Use euclid indices to pick notes from a scale:

: pick ( ..vals n i -- val ) rot drop swap ;
c4 d4 e4 g4 a4    ;; pentatonic scale on the stack
3 8 euclid         ;; get 3 hit positions

Transforming Sequences

Four words reshape values already on the stack.

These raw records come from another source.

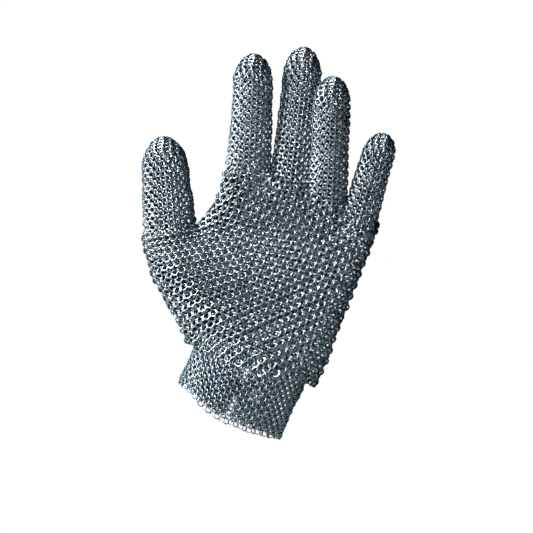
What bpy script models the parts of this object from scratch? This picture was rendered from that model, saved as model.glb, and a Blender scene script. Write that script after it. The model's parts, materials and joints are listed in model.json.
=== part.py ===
"""A ring mesh cut resistant glove, as the panels of linked steel rings it is joined from.

The glove stands in its worn shape. +Z runs along the wrist towards the fingers, the palm faces -Y and the
thumb points to -X. The origin is the centre of the wrist opening. Each finger sleeve has a palm side and a
back side, divided where the mesh folds, and turns on the three folds of its finger. The thumb has two folds,
the wrist has one, and a strap with a press stud closes the cuff behind.
"""
import math

import bpy
from mathutils import Matrix, Vector

MM = 0.001

# The mesh: linked rings make a skin of this thickness, and neighbouring panels keep this gap. Along the sides
# of a sleeve each outer edge stands this far from the middle plane, as the skin's inner edge leans back.
SKIN = 1.4 * MM
GAP = 0.36 * MM
SEAM = 0.45 * MM

# The cuff, a band of mesh round the wrist.
CUFF_CENTRE_X = -2.0 * MM
CUFF_HALF_WIDTH = 34.0 * MM
CUFF_HALF_DEPTH = 24.0 * MM
CUFF_SLIT = 8.0 * MM
HEM_SLOPE = 0.25
WRIST_Z = 27.0 * MM
WRIST_BEND = math.radians(25)

# The hand, between the wrist fold and the level where the fingers part.
WEB_Z = 136.0 * MM
THUMB_OUTER = (-91.2, 74.3)
THUMB_CROTCH = (-63.5, 90.5)
LEFT_EDGE = [(-40, 27), (-57.5, 38), (-74, 51), (-87, 66), THUMB_OUTER, (-77.4, 82.4), THUMB_CROTCH,
             (-60.5, 101), (-60, 117), (-62.6, 135.6)]
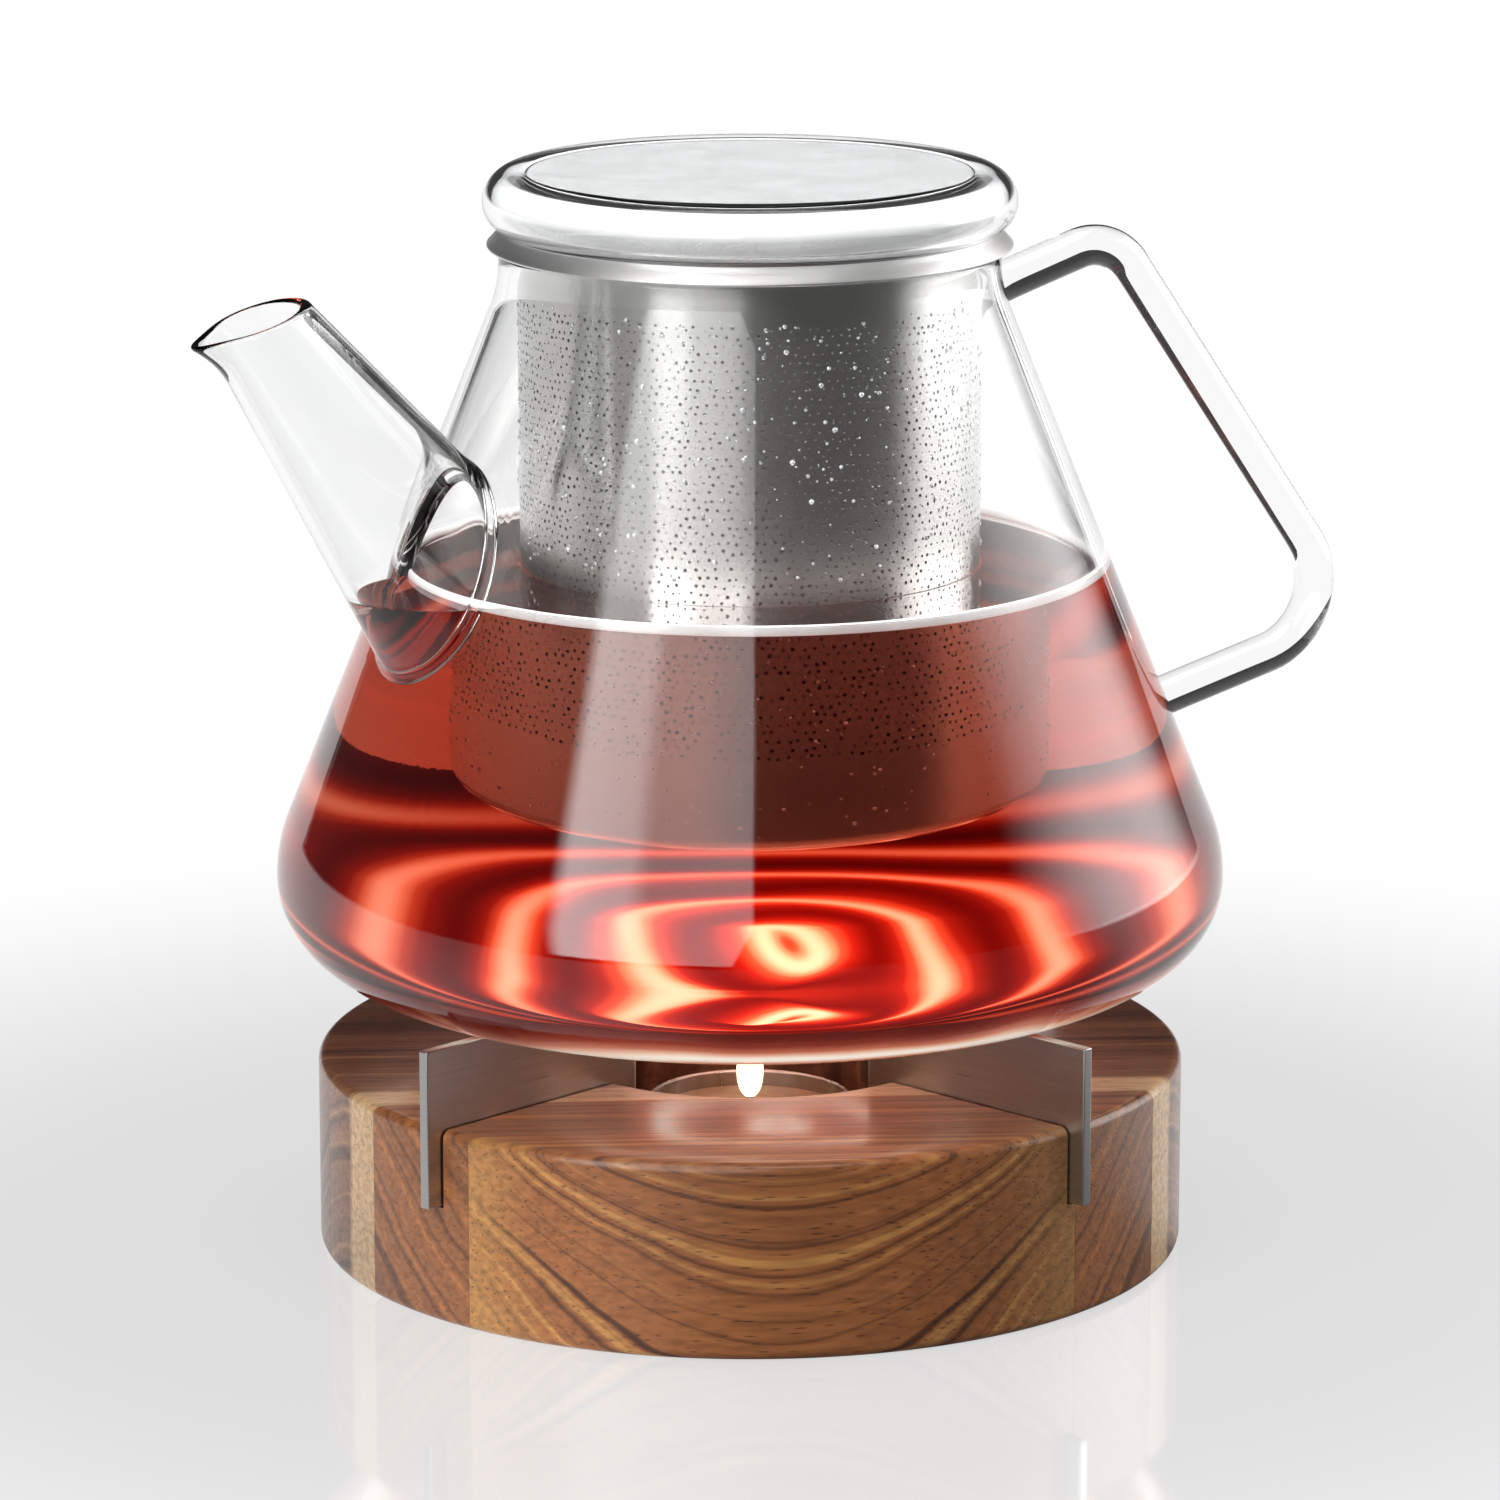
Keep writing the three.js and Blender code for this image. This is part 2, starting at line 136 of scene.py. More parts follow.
def combine(piece, other, how, keep_other=False, crease=35):
    """Joins two closed solids, or cuts the second out of the first, or keeps what they share."""
    step = piece.modifiers.new(how, "BOOLEAN")
    step.operation, step.solver, step.object = how, "MANIFOLD", other
    made = bpy.data.meshes.new_from_object(piece.evaluated_get(bpy.context.evaluated_depsgraph_get()))
    piece.modifiers.remove(step)
    piece.data = made
    made.shade_smooth()
    made.set_sharp_from_angle(angle=np.radians(crease))
    if not keep_other:
        bpy.data.objects.remove(other)
    return piece


def new_material(name):
    """A node material with a Principled shader: returns the material, its nodes and the shader."""
    material = bpy.data.materials.new(name)
    material.use_nodes = True
    nodes = material.node_tree.nodes
    return material, nodes, nodes["Principled BSDF"]


def feed(node, inputs):
    """Fills a node's inputs: an output of another node is linked, and anything else is set as a value."""
    for name, value in inputs.items():
        if isinstance(value, bpy.types.NodeSocket):
            node.id_data.links.new(value, node.inputs[name])
        else:
            node.inputs[name].default_value = value


def add(nodes, kind, inputs=None, **settings):
    """Adds a node of a kind, with its settings, and fills its inputs."""
    node = nodes.new("ShaderNode" + kind)
    for name, value in settings.items():
        setattr(node, name, value)
    feed(node, inputs or {})
    return node


def place_on(nodes):
    """A point's own place on the object, in metres."""
    return add(nodes, "TexCoord").outputs["Object"]


def finish(piece, material, body, slot, *nodes):
    """Gives a piece its material and its body, and hides the CAD nodes it stands for. The slot is not used."""
    piece.data.materials.clear()
    piece.data.materials.append(material)
    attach(piece, body)
    if nodes:
        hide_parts(*nodes)
    return piece


def ramp(nodes, factor, stops):
    """The colour of a ramp with (position, (r, g, b)) stops, at a factor."""
    node = add(nodes, "ValToRGB", {"Fac": factor})
    elements = node.color_ramp.elements
    for _ in stops[2:]:
        elements.new(0.5)
    for element, (place, colour) in zip(elements, stops):
        element.position = place
        element.color = (*colour, 1)
    return node.outputs["Color"]


def maths(nodes, operation, *values):
    """The result of an operation on numbers."""
    return add(nodes, "Math", dict(enumerate(values)), operation=operation).outputs["Value"]


def vectors(nodes, operation, *values):
    """The result of an operation on vectors, which is a number for a length or a dot product."""
    node = add(nodes, "VectorMath", dict(enumerate(values)), operation=operation)
    return node.outputs["Value" if operation in ("LENGTH", "DOT_PRODUCT") else "Vector"]


def carried(nodes, value, start, end, low=0.0, high=1.0, kind="LINEAR"):
    """A value carried from the range of start to end over to the range of low to high."""
    node = add(nodes, "MapRange", {
        "Value": value, "From Min": start, "From Max": end, "To Min": low, "To Max": high},
        interpolation_type=kind)
    return node.outputs["Result"]


def part(nodes, vector, axis):
    """One axis of a vector."""
    return add(nodes, "SeparateXYZ", {"Vector": vector}).outputs[axis]


def noise(nodes, place, scale, **inputs):
    """A noise node at a place, with its scale and any other of its inputs."""
    return add(nodes, "TexNoise", {"Vector": place, "Scale": scale, **inputs})


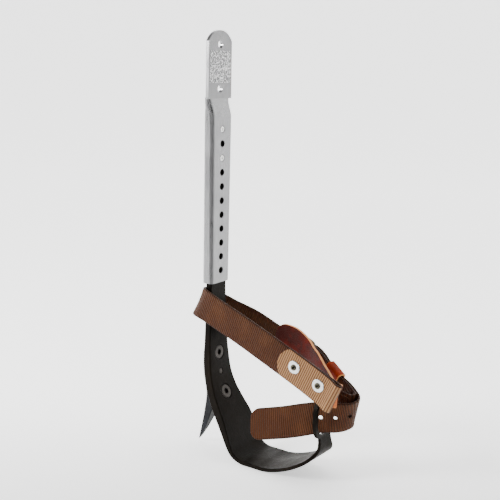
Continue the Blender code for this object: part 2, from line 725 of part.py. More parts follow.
def along_from_end(frames, distance):
    """The frame at a distance from the strap's last point."""
    travelled = 0.0
    for nearer, further in zip(reversed(frames), list(reversed(frames))[1:]):
        step = (nearer[0] - further[0]).length
        if travelled + step >= distance:
            part = (distance - travelled) / step
            return nearer[0].lerp(further[0], part), nearer[3]
        travelled += step
    raise ValueError("the strap is shorter than this")


def rivet_point(side):
    x = RIVET_X[side]
    return Vector((x, FRONT_Y, front_height(x) + RIVET_RISE))


def make_ankle_strap():
    frames = frames_along(ankle_strap_route(), 3)
    halves = [min(pair) for pair in zip(rounded_end(frames, WEB_WIDTH, 9.0),
                                        bowed_start(frames, WEB_WIDTH, BOW_RADIUS))]
    strap = ribbon("ankle_strap", frames, halves, WEB_THICKNESS, WEBBING)
    for side in RIVET_X:
        cut(strap, cylinder_cutter(f"ankle_strap_rivet_{side}", RIVET_RADIUS + GAP, 16.0, (0, 1, 0),
                                   rivet_point(side), 16))
    for index in range(PUNCH_COUNT):
        point, facing_out = along_from_end(frames, PUNCH_FIRST + PUNCH_PITCH * index)
        cut(strap, cylinder_cutter(f"punch_{index + 1}", PUNCH_RADIUS, 5.0, facing_out, point, 16))
    slot = box_cutter("tongue_slot", (11.0, 16.0, 3.8), (ALONG, OUT, ACROSS), back_point(-8.0, 3.0))
    cut(strap, slot)
    return strap


def make_buckle_strap():
    frames = frames_along(buckle_strap_route(), 2)
    strap = ribbon("buckle_strap", frames, even_widths(len(frames), WEB_WIDTH), WEB_THICKNESS, WEBBING)
    cut(strap, box_cutter("hub_slot", (10.4, 16.0, 5.2), (ALONG, OUT, ACROSS), back_point(-1.0, 0.0)))
    return strap


def make_guard():
    frames = frames_along(guard_route(), 3)
    halves = rounded_end(frames, 26.0, 13.0)
    for i, (point, _, _, _) in enumerate(frames):
        riveted = point.y < -14.0
        narrow = 10.4 if riveted else 10.4 + 2.6 * min(max((50.0 - point.x) / 10.0, 0.0), 1.0)
        halves[i] = min(halves[i], narrow)
    guard = ribbon("leather_guard", frames, halves, LEATHER, LEATHER_RED)
    for side in RIVET_X:
        cut(guard, cylinder_cutter(f"guard_rivet_{side}", RIVET_RADIUS + GAP, 6.0, (0, 1, 0),
                                   rivet_point(side) + Vector((0, 3.0, 0)), 16))
    return guard


def make_keeper():
    """A leather band round both layers of webbing."""
    inner_out = LAYER / 2 + WEB_THICKNESS / 2 + 0.5
    inner_wide = WEB_WIDTH / 2 + 0.6
    wall = 1.8
    corner = 1.6

    def band(half_out, half_wide, radius, along):
        made = []
        for quarter, (so, sw) in enumerate(((1, 1), (-1, 1), (-1, -1), (1, -1))):
            for step in range(4):
                angle = math.radians(90 * quarter + 30 * step)
                out = so * (half_out - radius) + radius * math.cos(angle)
                wide = sw * (half_wide - radius) + radius * math.sin(angle)
                made.append(keeper_point(along, out) + KEEPER_ACROSS * wide)
        return made

    half = KEEPER_LENGTH / 2
    outer = [band(inner_out + wall, inner_wide + wall, corner + wall, a) for a in (-half, half)]
    keeper = loft("leather_keeper", outer, LEATHER_RED)
    size = (KEEPER_LENGTH + 6.0, inner_out * 2, inner_wide * 2)
    axes = (KEEPER_AXIS, KEEPER_OUT, KEEPER_ACROSS)
    cut(keeper, box_cutter("keeper_mouth", size, axes, KEEPER))
    set_origin(keeper, KEEPER.copy())
    return keeper


# ---------------------------------------------------------------- buckle and rivets

def frame_corner(along, wide, turn_along, turn_wide, radius=3.6):
    """A rounded corner of the buckle's frame, from one side to the next."""
    made = []
    for step in range(5):
        angle = math.radians(22.5 * step)
        a = along + turn_along * radius * (1 - math.cos(angle))
        w = wide + turn_wide * radius * (1 - math.sin(angle))
        made.append((a, w))
    return made


def make_buckle():
    half = FRAME_HALF_WIDTH
    far = ROLLER_ALONG
    outline = frame_corner(0.0, half, -1, -1)
    outline += reversed(frame_corner(far, half, 1, -1))
    outline += frame_corner(far, -half, 1, 1)
    outline += reversed(frame_corner(0.0, -half, -1, 1))
    rise = ROLLER_OUT / ROLLER_ALONG
    route = [back_point(a, a * rise) + ACROSS * w for a, w in outline]
    frame = rod("buckle_frame", route, WIRE_RADIUS, OLIVE, closed=True)
    set_origin(frame, BUCKLE.copy())

    bore = WIRE_RADIUS + GAP
    half_length = ROLLER_LENGTH / 2
    profile = ((bore, half_length), (ROLLER_RADIUS, half_length), (ROLLER_RADIUS, -half_length),
               (bore, -half_length))
    turned("buckle_roller", profile, ACROSS, back_point(ROLLER_ALONG, ROLLER_OUT), OLIVE, 24)

    hub_half = 1.8
    profile = ((bore, hub_half), (3.3, hub_half), (3.3, -hub_half), (bore, -hub_half))
    tip_out = ROLLER_OUT + ROLLER_RADIUS + GAP + 1.3
    middle_line = smooth(
        [back_point(a, o) for a, o in ((-2.5, 1.6), (-8.0, 3.6), (-17.0, 5.6), (-26.0, tip_out + 0.05),
                                       (-30.8, tip_out - 0.2))], 4)
    tongue = rod("buckle_tongue", middle_line, 1.3, OLIVE)
    join(tongue, turned("tongue_hub", profile, ACROSS, BUCKLE, OLIVE, 24))
    set_origin(tongue, BUCKLE.copy())


def make_rivets():
    """Tubular rivets with a washer on the webbing and one on the leather inside."""
    outward = Vector((0.0, -1.0, 0.0))
    web_face = LAYER + WEB_THICKNESS / 2
    leather_face = WEB_THICKNESS / 2 + GAP + LEATHER
    washer = 0.8
    rim = web_face + GAP * 2 + washer
    inner_end = -(leather_face + GAP * 2 + washer)
    for side in RIVET_X:
        centre = rivet_point(side)
        bore = RIVET_RADIUS + GAP
        profile = ((bore, 0.5), (5.2, 0.5), (5.7, 0.1), (5.7, -0.3), (bore, -0.3))
        turned(f"rivet_washer_{side}", profile, outward, centre + outward * (web_face + GAP + 0.3), NICKEL)
        profile = ((bore, 0.4), (4.8, 0.4), (4.8, -0.4), (bore, -0.4))
        turned(f"rivet_burr_{side}", profile, outward,
               centre - outward * (leather_face + GAP + 0.4), NICKEL)
        profile = ((0, rim - 2.4), (0.9, rim - 2.4), (1.0, rim + 0.5), (1.5, rim + 0.9), (2.3, rim + 0.7),
                   (2.7, rim), (RIVET_RADIUS, rim), (RIVET_RADIUS, inner_end), (2.6, inner_end),
                   (2.4, inner_end - 0.9), (1.0, inner_end - 1.2), (0, inner_end - 1.2))
        turned(f"rivet_{side}", profile, outward, centre, NICKEL)


def main():
    make_climber_frame()
    make_strap_loop()
    make_sleeve()
    make_sleeve_screws()
    make_gaff()
    make_gaff_fasteners()
    make_ankle_strap()
    make_buckle_strap()
    make_guard()
    make_keeper()
    make_buckle()
    make_rivets()


main()
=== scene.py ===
"""Looks for the tree climbing spur: webbing, leather, forged and plated steel, and the studio."""
import math

import bmesh
import bpy
import numpy as np
from mathutils import Matrix, Vector


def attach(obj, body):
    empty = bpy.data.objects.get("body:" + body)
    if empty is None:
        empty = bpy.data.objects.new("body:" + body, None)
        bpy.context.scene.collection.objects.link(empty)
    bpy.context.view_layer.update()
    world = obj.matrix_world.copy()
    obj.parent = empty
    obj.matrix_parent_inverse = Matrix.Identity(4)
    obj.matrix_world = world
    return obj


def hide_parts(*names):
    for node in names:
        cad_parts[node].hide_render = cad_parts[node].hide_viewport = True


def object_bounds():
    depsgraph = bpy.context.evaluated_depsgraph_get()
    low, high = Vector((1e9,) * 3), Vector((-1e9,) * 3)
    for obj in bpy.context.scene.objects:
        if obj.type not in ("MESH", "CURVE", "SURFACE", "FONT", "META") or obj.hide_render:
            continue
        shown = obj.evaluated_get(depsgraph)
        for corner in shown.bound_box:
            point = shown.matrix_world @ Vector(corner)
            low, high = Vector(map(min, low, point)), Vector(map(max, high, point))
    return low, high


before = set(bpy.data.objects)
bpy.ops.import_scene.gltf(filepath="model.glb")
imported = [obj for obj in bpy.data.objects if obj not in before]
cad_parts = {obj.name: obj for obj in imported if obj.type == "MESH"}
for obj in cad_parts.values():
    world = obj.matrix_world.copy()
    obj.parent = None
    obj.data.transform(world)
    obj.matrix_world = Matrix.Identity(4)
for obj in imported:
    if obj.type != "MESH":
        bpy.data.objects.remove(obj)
cad_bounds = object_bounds()

MM = 0.001
GAP = 0.3                    # clearance between touching pieces, mm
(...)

All take n (the count of items to operate on) from the top:

rev reverses order:

1 2 3 4 4 rev     ;; 4 3 2 1
c4 e4 g4 3 rev    ;; g4 e4 c4 (descending arpeggio)

shuffle randomizes order:

c4 e4 g4 b4 4 shuffle   ;; random permutation each time

sort and rsort for ascending and descending:

3 1 4 1 5 5 sort    ;; 1 1 3 4 5
3 1 4 1 5 5 rsort   ;; 5 4 3 1 1

Reducing Sequences

sum and prod collapse n values into one:

1 2 3 4 4 sum      ;; 10
1 2 3 4 4 prod     ;; 24

Useful for computing averages or accumulating values:

{ 1 6 rand } 4 gen 4 sum   ;; sum of 4 dice rolls

Replication

dupn (alias !) duplicates a value n times:

440 3 dupn        ;; 440 440 440
c4 4 dupn         ;; c4 c4 c4 c4

Build a drone chord -- same note, different octaves:

c3 note 0.5 gain sine s .
c3 note 12 + 0.5 gain sine s .
c3 note 24 + 0.3 gain sine s .

Or replicate a value for batch processing:

0.5 4 dupn 4 sum   ;; 2.0

Combining Techniques

An arpeggio that shuffles every time the step plays:

c4 e4 g4 b4 4 shuffle
drop drop drop     ;; keep only the first note
note sine s .

Parameter spread across voices -- four sines with geometrically spaced frequencies:

220 1.5 4 geom..
4 { @i 1 + pick note sine s . } times

Euclidean rhythm driving note selection from a generated sequence:

3 8 euclid         ;; 3 hit indices

A chord built from a range, then sorted high to low:

60 67 .. 8 rsort

Rhythmic density control -- generate hits, keep only the loud ones:

{ 0.0 1.0 rand } 8 gen

The generator words produce raw material. The transform words shape it. Together they let you express complex musical ideas in a few words.